Et franchement, ça vaut le détour. C’est la halte à inscrire sur la liste de vos envies – surtout en période estivale, quand vous disposez de davantage de temps, selon du reste que ce temps soit trop maussade ou trop irrespirable.
Et justement, le temps, c’est la botte secrète de cet accrochage permanent. Qui attache «une importance à l’éducation du regard»… sachant qu’apprendre à regarder les œuvres requiert précisément… de prendre son temps. Non pour comprendre mais… pour ressentir.

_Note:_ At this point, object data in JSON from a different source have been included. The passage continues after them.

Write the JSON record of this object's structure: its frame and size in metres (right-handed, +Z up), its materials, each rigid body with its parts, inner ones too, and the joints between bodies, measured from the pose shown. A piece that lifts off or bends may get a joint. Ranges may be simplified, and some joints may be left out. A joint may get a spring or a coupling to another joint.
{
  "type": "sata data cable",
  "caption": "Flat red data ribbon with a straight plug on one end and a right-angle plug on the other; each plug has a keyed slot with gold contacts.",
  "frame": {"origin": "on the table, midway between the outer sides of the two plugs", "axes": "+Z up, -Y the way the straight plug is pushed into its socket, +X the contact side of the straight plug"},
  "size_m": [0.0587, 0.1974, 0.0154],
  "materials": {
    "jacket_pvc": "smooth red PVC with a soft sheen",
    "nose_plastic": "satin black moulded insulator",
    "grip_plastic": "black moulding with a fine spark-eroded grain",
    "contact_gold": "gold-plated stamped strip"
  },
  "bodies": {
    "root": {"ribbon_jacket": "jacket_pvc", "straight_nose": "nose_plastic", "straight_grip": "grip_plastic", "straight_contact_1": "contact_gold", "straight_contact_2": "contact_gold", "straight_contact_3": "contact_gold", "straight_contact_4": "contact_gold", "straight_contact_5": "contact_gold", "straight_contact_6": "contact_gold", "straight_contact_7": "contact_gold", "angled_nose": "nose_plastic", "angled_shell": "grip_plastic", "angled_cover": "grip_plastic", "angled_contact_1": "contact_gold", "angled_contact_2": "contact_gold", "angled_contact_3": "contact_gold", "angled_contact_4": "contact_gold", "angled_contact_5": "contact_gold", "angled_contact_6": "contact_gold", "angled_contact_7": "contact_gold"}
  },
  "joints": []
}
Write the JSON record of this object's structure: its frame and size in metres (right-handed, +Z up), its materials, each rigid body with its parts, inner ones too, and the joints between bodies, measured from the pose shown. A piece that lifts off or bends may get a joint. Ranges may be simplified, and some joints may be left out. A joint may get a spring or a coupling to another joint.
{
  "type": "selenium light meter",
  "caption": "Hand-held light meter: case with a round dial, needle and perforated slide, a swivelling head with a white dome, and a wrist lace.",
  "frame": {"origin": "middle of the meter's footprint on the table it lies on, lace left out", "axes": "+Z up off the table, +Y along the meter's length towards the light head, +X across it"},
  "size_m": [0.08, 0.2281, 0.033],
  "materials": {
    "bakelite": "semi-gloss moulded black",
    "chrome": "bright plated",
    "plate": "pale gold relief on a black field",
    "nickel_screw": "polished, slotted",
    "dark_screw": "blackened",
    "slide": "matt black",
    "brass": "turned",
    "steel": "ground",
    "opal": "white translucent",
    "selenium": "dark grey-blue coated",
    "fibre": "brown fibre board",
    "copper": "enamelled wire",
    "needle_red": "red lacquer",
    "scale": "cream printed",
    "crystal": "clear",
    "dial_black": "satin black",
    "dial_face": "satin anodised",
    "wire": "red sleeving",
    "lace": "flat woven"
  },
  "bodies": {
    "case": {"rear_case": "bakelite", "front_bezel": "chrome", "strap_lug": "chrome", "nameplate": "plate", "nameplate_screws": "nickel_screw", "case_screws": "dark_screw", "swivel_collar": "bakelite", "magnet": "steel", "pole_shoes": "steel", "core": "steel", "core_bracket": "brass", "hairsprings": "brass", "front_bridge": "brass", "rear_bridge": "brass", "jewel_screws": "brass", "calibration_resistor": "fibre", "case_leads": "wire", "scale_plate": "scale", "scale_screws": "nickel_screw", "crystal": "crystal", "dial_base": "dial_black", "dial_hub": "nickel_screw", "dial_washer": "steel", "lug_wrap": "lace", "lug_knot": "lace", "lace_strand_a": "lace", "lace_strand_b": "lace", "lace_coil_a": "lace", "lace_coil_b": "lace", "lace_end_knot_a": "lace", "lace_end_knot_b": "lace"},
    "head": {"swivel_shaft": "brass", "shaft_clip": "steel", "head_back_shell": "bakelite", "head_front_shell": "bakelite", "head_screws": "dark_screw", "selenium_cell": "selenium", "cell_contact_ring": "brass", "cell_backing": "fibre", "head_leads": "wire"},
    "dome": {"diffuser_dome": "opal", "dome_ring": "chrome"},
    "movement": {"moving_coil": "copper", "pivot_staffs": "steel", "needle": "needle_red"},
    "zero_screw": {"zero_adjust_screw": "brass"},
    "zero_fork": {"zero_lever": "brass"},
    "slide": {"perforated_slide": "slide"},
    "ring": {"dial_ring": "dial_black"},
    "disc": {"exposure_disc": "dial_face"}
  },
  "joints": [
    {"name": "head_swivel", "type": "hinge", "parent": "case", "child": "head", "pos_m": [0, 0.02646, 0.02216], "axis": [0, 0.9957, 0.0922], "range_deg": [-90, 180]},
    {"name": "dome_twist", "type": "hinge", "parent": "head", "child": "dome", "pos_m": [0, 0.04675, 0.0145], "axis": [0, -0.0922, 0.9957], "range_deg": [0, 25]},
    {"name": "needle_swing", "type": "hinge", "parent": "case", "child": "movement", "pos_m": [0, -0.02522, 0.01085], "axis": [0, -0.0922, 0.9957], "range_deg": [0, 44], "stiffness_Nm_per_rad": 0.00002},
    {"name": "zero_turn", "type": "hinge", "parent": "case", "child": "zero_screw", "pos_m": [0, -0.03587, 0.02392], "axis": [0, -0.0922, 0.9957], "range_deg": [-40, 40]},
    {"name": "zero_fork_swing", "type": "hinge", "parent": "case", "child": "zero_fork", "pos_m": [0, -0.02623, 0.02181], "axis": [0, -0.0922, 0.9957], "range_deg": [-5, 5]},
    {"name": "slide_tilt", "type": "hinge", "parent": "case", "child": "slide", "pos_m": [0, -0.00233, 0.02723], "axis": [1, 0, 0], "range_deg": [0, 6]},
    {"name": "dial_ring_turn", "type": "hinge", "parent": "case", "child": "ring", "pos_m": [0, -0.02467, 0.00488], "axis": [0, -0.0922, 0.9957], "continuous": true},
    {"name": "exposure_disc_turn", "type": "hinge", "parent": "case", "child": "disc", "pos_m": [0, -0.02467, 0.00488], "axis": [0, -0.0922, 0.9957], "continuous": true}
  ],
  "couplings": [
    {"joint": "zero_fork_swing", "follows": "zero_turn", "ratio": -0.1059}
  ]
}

En clair, on ne vient plus en visite, on se promène.
Une promenade que l’on peut prolonger dans le parc, qui, pour l’heure, et durant tout l’été (jusqu’au 12 septembre), accueille Les paysages du Kairos, une installation photographique conçue par Dominique Auerbacher et Holger Trülzsch dans le cadre du mois européen de la photographie.
Alors, concrètement, elle nous dit quoi, cette collection? Et voyons de près ce que le lieu raconte –parce que le passé éclaire le présent, et que ce passé, comme un roman-fleuve, balise «la vie de Luxembourg au point de vue culturel mais aussi urbanistique» (dixit Lydie Polfer, bourgmestre).

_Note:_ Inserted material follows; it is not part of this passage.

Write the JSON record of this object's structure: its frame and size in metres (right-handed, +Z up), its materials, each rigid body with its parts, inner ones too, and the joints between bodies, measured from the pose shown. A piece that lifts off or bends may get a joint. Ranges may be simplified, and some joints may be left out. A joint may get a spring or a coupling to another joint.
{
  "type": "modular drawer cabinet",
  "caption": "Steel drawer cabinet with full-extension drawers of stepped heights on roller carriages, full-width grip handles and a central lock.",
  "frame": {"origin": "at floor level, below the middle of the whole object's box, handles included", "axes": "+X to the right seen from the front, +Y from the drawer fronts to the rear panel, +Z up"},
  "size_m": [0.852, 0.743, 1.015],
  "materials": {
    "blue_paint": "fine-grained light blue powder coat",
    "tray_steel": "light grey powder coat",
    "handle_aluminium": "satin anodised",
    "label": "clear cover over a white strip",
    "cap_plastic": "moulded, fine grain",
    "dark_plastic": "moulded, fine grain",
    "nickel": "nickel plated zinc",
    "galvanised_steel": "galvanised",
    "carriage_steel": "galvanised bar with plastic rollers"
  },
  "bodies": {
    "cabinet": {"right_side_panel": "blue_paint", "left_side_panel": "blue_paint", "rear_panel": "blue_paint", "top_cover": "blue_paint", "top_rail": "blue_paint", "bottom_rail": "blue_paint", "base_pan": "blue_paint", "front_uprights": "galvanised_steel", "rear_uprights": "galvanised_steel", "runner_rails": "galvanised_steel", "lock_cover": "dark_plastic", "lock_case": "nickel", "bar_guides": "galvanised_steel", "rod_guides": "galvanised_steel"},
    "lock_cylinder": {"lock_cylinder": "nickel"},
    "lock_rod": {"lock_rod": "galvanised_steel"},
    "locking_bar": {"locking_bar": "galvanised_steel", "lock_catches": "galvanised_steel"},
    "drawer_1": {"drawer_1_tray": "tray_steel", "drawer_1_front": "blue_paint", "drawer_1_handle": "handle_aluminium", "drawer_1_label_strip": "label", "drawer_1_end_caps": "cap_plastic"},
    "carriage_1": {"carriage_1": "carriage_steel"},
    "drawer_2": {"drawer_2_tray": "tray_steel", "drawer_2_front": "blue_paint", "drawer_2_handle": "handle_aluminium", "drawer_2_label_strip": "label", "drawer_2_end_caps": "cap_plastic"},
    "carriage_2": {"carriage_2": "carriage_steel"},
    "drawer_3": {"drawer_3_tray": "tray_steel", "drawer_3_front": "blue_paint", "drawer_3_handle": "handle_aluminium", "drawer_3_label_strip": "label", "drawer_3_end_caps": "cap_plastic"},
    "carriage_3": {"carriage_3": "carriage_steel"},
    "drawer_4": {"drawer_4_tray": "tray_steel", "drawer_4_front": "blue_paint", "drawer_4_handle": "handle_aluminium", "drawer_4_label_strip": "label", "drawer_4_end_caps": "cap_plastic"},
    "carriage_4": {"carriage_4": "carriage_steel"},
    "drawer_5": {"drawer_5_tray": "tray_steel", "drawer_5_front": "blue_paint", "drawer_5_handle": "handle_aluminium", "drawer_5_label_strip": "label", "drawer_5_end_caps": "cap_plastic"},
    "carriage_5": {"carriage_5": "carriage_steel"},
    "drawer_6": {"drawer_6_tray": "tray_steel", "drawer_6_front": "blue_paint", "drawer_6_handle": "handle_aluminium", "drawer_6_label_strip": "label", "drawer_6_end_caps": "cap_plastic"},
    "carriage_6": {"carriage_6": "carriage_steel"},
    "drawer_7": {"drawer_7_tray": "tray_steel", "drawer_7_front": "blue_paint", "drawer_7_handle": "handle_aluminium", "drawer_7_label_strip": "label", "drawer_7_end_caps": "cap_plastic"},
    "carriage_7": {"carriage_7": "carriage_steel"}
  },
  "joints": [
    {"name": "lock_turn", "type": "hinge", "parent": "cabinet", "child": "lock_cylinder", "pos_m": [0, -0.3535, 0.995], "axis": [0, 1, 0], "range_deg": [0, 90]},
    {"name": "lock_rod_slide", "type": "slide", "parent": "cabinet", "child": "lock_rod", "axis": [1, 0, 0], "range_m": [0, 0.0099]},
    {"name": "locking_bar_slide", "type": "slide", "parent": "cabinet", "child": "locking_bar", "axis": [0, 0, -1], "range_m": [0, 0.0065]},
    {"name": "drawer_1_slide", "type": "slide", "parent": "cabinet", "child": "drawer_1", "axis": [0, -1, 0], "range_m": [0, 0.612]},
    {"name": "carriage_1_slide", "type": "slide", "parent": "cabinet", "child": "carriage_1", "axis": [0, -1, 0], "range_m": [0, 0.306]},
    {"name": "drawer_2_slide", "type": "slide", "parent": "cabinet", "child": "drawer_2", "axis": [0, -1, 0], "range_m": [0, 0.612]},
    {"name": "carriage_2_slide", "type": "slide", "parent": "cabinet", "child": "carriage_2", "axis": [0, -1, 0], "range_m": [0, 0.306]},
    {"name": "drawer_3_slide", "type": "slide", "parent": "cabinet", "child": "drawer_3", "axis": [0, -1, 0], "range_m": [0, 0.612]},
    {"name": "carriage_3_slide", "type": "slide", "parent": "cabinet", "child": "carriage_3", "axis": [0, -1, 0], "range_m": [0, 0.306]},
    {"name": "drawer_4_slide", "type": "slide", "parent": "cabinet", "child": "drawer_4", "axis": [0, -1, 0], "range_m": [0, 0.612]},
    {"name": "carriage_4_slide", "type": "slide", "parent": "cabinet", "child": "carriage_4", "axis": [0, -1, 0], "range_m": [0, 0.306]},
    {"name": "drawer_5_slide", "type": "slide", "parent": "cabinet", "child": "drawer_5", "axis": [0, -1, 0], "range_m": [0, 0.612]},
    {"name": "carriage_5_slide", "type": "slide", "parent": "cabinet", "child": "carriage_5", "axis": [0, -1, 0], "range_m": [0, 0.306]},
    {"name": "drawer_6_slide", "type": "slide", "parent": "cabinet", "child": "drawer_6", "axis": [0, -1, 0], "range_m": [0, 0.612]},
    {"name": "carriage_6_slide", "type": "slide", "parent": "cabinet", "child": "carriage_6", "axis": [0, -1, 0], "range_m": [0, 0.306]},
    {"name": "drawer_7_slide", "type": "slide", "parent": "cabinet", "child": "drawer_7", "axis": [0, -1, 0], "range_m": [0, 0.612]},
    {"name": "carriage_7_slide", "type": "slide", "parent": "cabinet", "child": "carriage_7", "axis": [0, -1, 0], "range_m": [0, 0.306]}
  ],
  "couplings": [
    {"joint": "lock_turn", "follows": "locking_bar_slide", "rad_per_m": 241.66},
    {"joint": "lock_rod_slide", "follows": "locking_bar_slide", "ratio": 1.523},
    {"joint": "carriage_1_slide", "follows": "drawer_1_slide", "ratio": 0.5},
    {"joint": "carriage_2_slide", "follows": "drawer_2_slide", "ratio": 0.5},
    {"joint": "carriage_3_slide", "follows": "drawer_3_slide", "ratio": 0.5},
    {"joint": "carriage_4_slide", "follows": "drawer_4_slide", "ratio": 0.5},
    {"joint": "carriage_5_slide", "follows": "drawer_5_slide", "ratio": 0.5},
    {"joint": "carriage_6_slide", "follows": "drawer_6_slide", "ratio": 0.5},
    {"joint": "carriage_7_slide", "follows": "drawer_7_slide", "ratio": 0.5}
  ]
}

La collection, c’est l’addition de trois legs majeurs, de Jean-Pierre Pescatore (1793-1855) d’abord (photo ci-dessus), puis de Léon Lippmann (1808-1883) et d’Eugénie Dutreux-Pescatore (1810-1902), banquiers et industriels luxembourgeois, tous collectionneurs (majoritairement) de peintures à l’huile «reflétant le désir de représentation de la grande bourgeoisie». Un fonds originel qui, depuis les années 90, grâce à une dynamique de collaborations développée par Danièle Wagener, s’est considérablement enrichi de dons et acquisitions, couvrant toutes les époques, dont actuelle, de l’art national et international.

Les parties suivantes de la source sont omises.